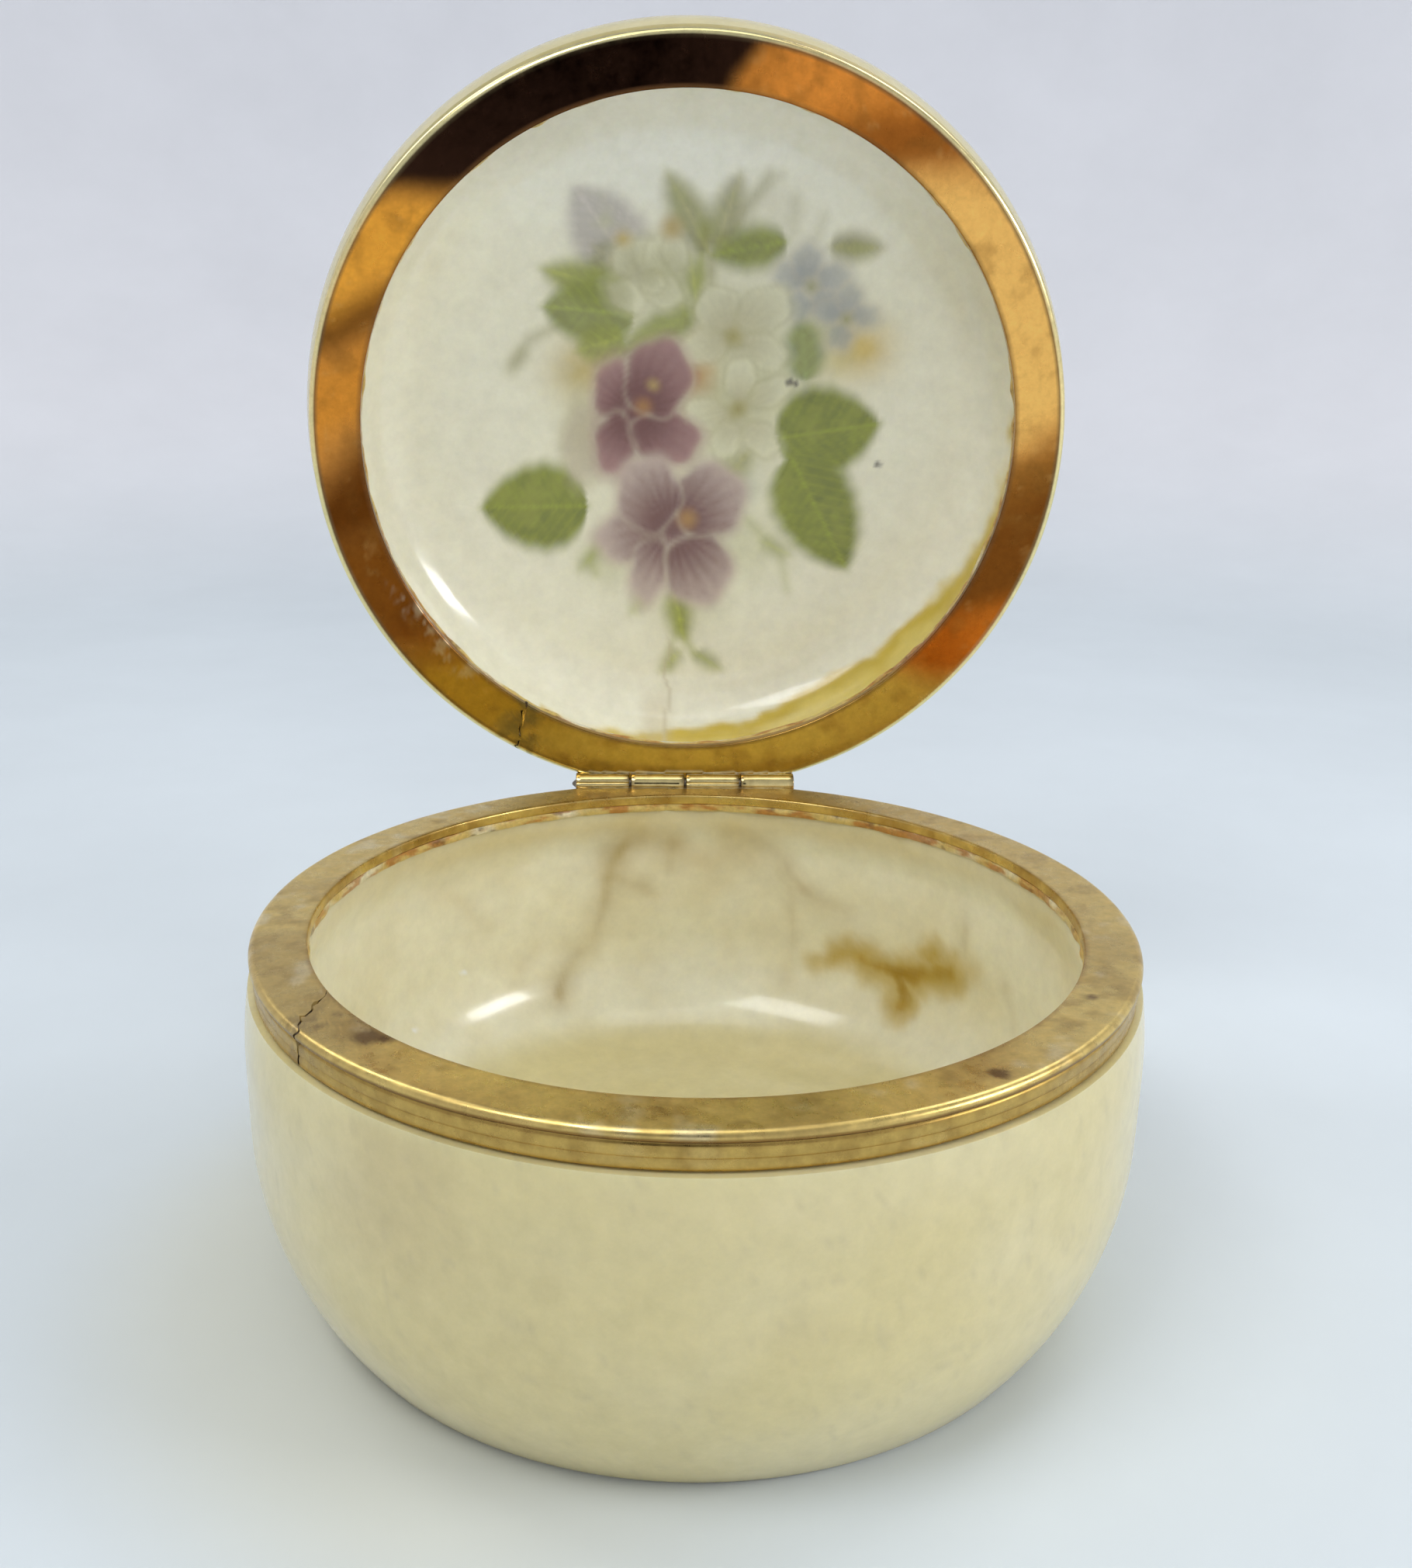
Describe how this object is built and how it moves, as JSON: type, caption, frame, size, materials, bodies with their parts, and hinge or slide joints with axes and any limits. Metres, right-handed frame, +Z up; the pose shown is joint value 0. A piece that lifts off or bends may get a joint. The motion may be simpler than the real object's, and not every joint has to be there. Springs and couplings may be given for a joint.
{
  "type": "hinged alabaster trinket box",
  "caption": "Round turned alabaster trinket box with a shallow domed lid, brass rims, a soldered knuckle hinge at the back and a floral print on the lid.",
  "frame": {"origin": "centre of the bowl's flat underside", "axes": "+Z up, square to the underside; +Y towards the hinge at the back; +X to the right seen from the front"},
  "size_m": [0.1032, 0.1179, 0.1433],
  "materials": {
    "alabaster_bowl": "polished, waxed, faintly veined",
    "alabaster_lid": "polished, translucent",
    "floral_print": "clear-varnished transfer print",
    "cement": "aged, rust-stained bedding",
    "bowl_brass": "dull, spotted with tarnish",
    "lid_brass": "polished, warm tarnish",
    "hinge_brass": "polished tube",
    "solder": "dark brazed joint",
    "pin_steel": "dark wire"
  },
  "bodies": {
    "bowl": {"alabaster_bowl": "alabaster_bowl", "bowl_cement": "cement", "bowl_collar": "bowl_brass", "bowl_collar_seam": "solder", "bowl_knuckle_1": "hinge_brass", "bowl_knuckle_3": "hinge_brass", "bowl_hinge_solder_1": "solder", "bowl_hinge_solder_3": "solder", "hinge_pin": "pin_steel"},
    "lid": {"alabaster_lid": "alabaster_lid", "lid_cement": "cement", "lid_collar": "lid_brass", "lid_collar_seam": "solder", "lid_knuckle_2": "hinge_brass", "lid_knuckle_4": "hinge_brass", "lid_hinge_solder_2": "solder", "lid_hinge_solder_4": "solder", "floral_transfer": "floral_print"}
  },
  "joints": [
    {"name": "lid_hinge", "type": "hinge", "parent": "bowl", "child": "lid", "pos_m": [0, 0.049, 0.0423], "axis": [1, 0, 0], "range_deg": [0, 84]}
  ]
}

--------------------

GIVEN REQUEST:
Please set down all the data word for word.

SOLUTION FOR THIS EXERCISE:
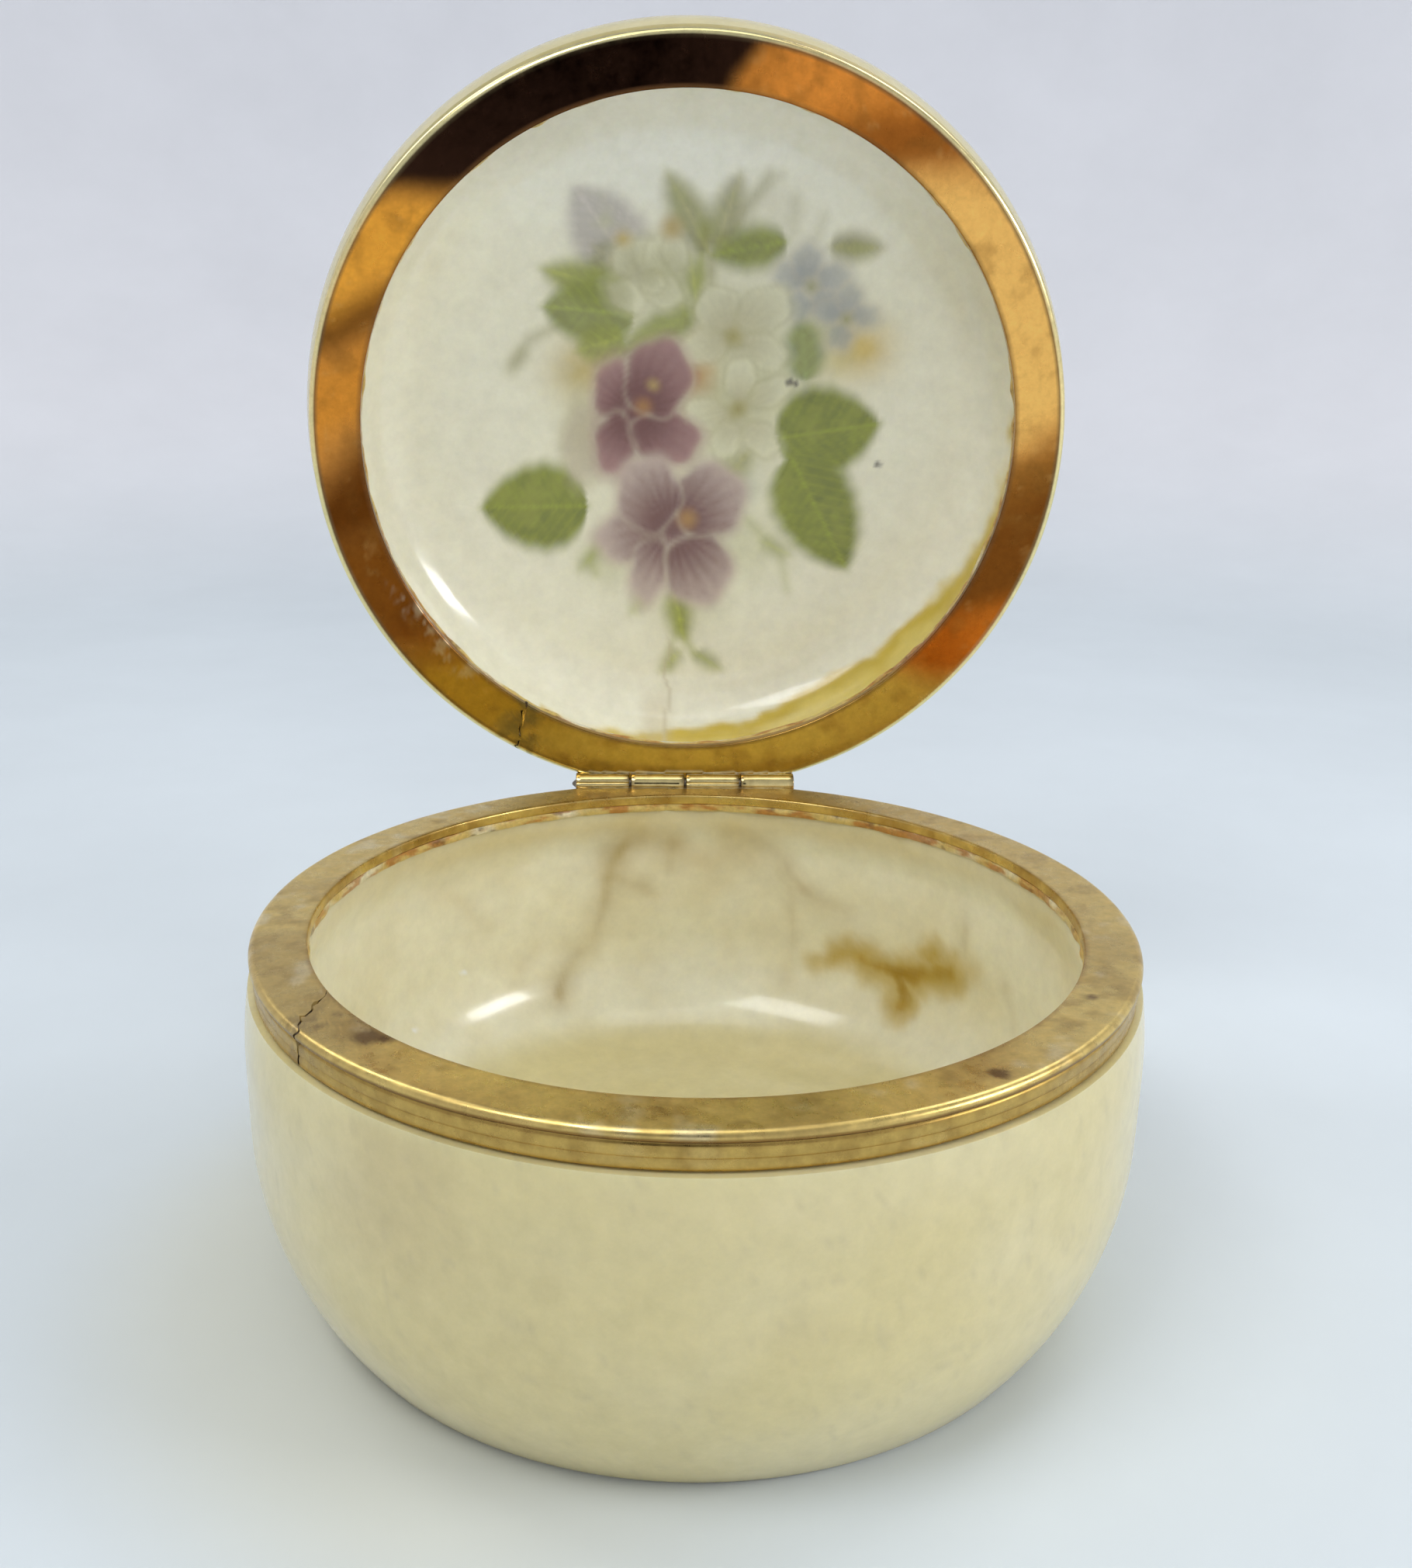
Describe how this object is built and how it moves, as JSON: type, caption, frame, size, materials, bodies with their parts, and hinge or slide joints with axes and any limits. Metres, right-handed frame, +Z up; the pose shown is joint value 0. A piece that lifts off or bends may get a joint. The motion may be simpler than the real object's, and not every joint has to be there. Springs and couplings may be given for a joint.
{
  "type": "hinged alabaster trinket box",
  "caption": "Round turned alabaster trinket box with a shallow domed lid, brass rims, a soldered knuckle hinge at the back and a floral print on the lid.",
  "frame": {"origin": "centre of the bowl's flat underside", "axes": "+Z up, square to the underside; +Y towards the hinge at the back; +X to the right seen from the front"},
  "size_m": [0.1032, 0.1179, 0.1433],
  "materials": {
    "alabaster_bowl": "polished, waxed, faintly veined",
    "alabaster_lid": "polished, translucent",
    "floral_print": "clear-varnished transfer print",
    "cement": "aged, rust-stained bedding",
    "bowl_brass": "dull, spotted with tarnish",
    "lid_brass": "polished, warm tarnish",
    "hinge_brass": "polished tube",
    "solder": "dark brazed joint",
    "pin_steel": "dark wire"
  },
  "bodies": {
    "bowl": {"alabaster_bowl": "alabaster_bowl", "bowl_cement": "cement", "bowl_collar": "bowl_brass", "bowl_collar_seam": "solder", "bowl_knuckle_1": "hinge_brass", "bowl_knuckle_3": "hinge_brass", "bowl_hinge_solder_1": "solder", "bowl_hinge_solder_3": "solder", "hinge_pin": "pin_steel"},
    "lid": {"alabaster_lid": "alabaster_lid", "lid_cement": "cement", "lid_collar": "lid_brass", "lid_collar_seam": "solder", "lid_knuckle_2": "hinge_brass", "lid_knuckle_4": "hinge_brass", "lid_hinge_solder_2": "solder", "lid_hinge_solder_4": "solder", "floral_transfer": "floral_print"}
  },
  "joints": [
    {"name": "lid_hinge", "type": "hinge", "parent": "bowl", "child": "lid", "pos_m": [0, 0.049, 0.0423], "axis": [1, 0, 0], "range_deg": [0, 84]}
  ]
}